Assistant District Attorney Nick Grode: “Is there any significance to this cutout in regards to that investigation?”

Heimerl: “I was informed that the K9 also alerted within the crawl space in the area of this cutout.”

Heimerl said investigators removed portions of the concrete in the crawl space to examine the soil.

“They reached the soil. Then they began to put the soil into buckets and it was carried out to the driveway area where we had sifting stations set up,” Heimerl explained. “...all the soil was dumped into a sifting screen, two layers of sifting screens. You shake it. The soil falls through. It catches the large items. You examine all the large items. If they’re non-evidentiary, meaning rocks and stones, they get dumped and the lower screen, same process. And anything that appears to be foreign would be... is pulled out... held as evidence.”

Defense attorney Kate Zuidmulder: “No matter how many search warrants the state of Wisconsin obtained, no matter how much you deconstructed Mister Pierce’s house, no matter how much you dug up and excavated the foundation, law enforcement found no evidence of human remains. Is that correct?”

Heimerl: “That’s my understanding, yes.”

The judge told the jurors to expect to begin deliberations by mid-Thursday morning.

One photograph featured a letter written to a woman Pierce would later marry.

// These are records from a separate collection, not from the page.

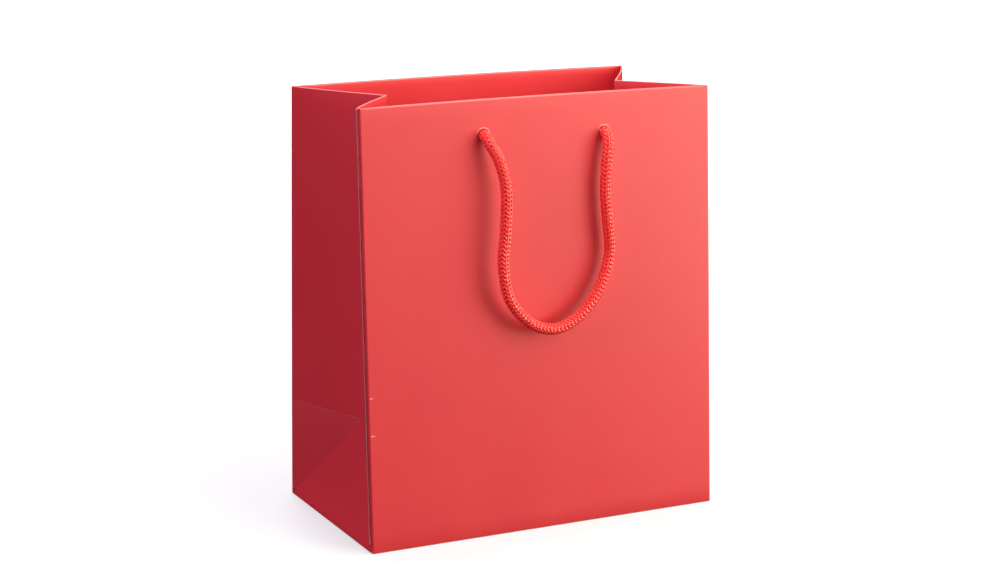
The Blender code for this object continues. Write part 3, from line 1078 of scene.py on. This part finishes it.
def add_floor():
    """A pale floor that runs out to plain white, with a faint soft shadow near the bag."""
    mesh = bpy.data.meshes.new("floor")
    work = bmesh.new()
    bmesh.ops.create_circle(work, cap_ends=True, segments=96, radius=FLOOR_RADIUS)
    work.to_mesh(mesh)
    work.free()
    floor = bpy.data.objects.new("floor", mesh)
    floor.location.z = -FLOOR_GAP
    material, nodes, links, shader = shader_nodes("pale_floor", 0.9)
    shader.inputs["Base Color"].default_value = (0.42, 0.42, 0.42, 1.0)
    shader.inputs["Specular IOR Level"].default_value = 0.0
    shader.inputs["Emission Color"].default_value = (0.985, 0.985, 1.0, 1.0)
    place = nodes.new("ShaderNodeTexCoord")
    distance = nodes.new("ShaderNodeVectorMath")
    distance.operation = "LENGTH"
    links.new(place.outputs["Object"], distance.inputs[0])
    glow = nodes.new("ShaderNodeMapRange")
    glow.inputs["From Min"].default_value, glow.inputs["To Min"].default_value = GLOW_NEAR
    glow.inputs["From Max"].default_value, glow.inputs["To Max"].default_value = GLOW_FAR
    links.new(distance.outputs["Value"], glow.inputs["Value"])
    links.new(glow.outputs["Result"], shader.inputs["Emission Strength"])
    mesh.materials.append(material)
    bpy.context.scene.collection.objects.link(floor)
    floor.visible_glossy = False
    floor.visible_diffuse = False


def add_studio():
    warm, neutral, cool = (1.0, 0.99, 0.82), (1.0, 1.0, 1.0), (0.92, 0.95, 1.25)
    mouth = (0.01, 0.045, 0.190)
    add_light("key", (0.75, -0.55, 0.34), 1.35, 1.7, 22.5, warm, gloss=0.7)
    add_light("front_fill", (0.42, -0.90, 0.16), 2.0, 1.6, 26.0, warm, gloss=0.0)
    add_light("front_top", (0.20, -0.70, 0.90), 3.2, 2.2, 23.0, warm, gloss=0.0)
    add_light("mouth_fill", (0.10, -0.45, 0.90), 0.20, 0.14, 0.29, warm, target=mouth)
    add_light("overhead", (0.1, 0.1, 1.0), 2.4, 2.0, 24.0, neutral, gloss=0.0)
    add_light("left_fill", (-1.0, -0.20, 0.45), 1.8, 1.0, 21.2, cool, gloss=0.0)
    add_light("back_fill", (0.1, 1.0, 0.4), 2.4, 1.6, 70.0, neutral, gloss=0.0)
    add_light("sheen_card", (0.93, -0.66, -0.04), 1.4, 0.7, 17.0, warm, diffuse=False)
    add_world()
    add_floor()


def build():
    add_camera()
    add_handle()
    for face in FACES:
        add_panel(face)
    for side in SIDES:
        add_gusset_foot(side)
        for face in FACES:
            add_low_facet(side, face)
            add_gusset_half(side, face)
    add_seam_flap()
    add_scuffs()
    add_base()
    add_studio()


build()
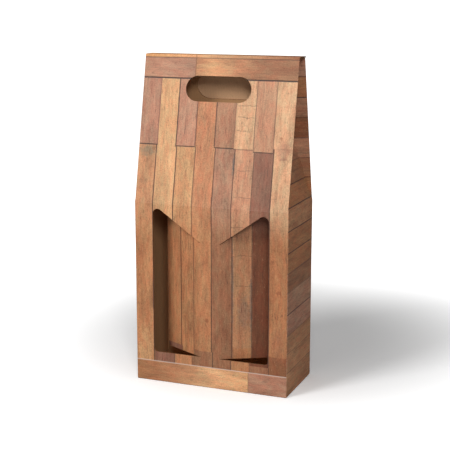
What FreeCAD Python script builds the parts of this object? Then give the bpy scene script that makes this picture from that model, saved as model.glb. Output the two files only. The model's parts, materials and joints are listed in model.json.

Heimerl read the last line of the letter in court:

“For the past week or so, I’ve had this insatiable craving and have just realized that it’s for the sweet taste of your lips against mine. Two weeks sure seems to be a long time when you’re apart. Love, Rich.”

The letter is postmarked November of 1975. Pierce filed a missing person’s report for Carol Jean in Michigan around the same time.

During Tuesday’s testimony, Jan McCrimmon said she remembered seeing a burn pit outside with bones and a big clump of hair next to it.

University of Wisconsin-Oshkosh Anthropologist Jordan Karsten said the bones were likely from a black bear.

The jurors got to hear voice recordings from Pierce in jail.

The first, from a week after his 2018 arrest, said, “and because there’s no house and nothing but a swimming pool in the yard, they don’t have a body. Therefore, they don’t have any decedent.”

The second recording is from May of 2019. Pierce said, “I asked, I says, Kate, they’re pursing this. I says, have they found a body? And she says no, there isn’t any.”

Wisconsin Division of Criminal Investigation Special Agent Jay Yergis also took the stand.

Assistant District Attorney Nick Grode: “During the phone calls that you monitored, did Mister Pierce ever deny that Carol Jean Pierce was deceased?”

Yergis: “Never.”

Grode: “Did he ever deny killing her that you can recall listening to?”

Yergis: “Never.”

Grode: “Did he ever ask anybody to go out and look for her to try to find her?”

Yergis: “Never.”

Pierce was asked if he wanted to testify but declined.

CLICK HERE for coverage of Tuesday’s trial testimony.

The prosecution rested their case after calling 27 different people to the stand. The defense called no witnesses.

BACKGROUND

On Sept. 21, 2018, the Wisconsin Cold Case Review Team looked at the case and concluded there was enough to show Richard Pierce was set to gain from Carol Jean’s disappearance.

Investigators from Sturgeon Bay and Michigan spent weeks searching Richard Pierce’s property in Michigan, looking for possible evidence related to Carol Jean’s disappearance. Her remains were not located.

A criminal complaint states Richard Pierce had “gained numerous things based on Carol Jean’s disappearance, which included a pension unencumbered by a wife; most of the important belongings of their marriage; land and a home in Michigan; a new girlfriend weeks after Carol Jean’s disappearance, as well as the benefit of Carol Jean’s silence.”

Wisconsin Department of Justice Division of Criminal Investigation Special Agent Jay Yerges took the stand last Wednesday. He testified about searches of records that show no trace of Carol Jean.

“In checking all of those records, Carol Jean Pierce does not exist in society,” Yerges said. “Carol Jean Pierce does not exist in society. She’s dead. She’s gone. She does not exist.”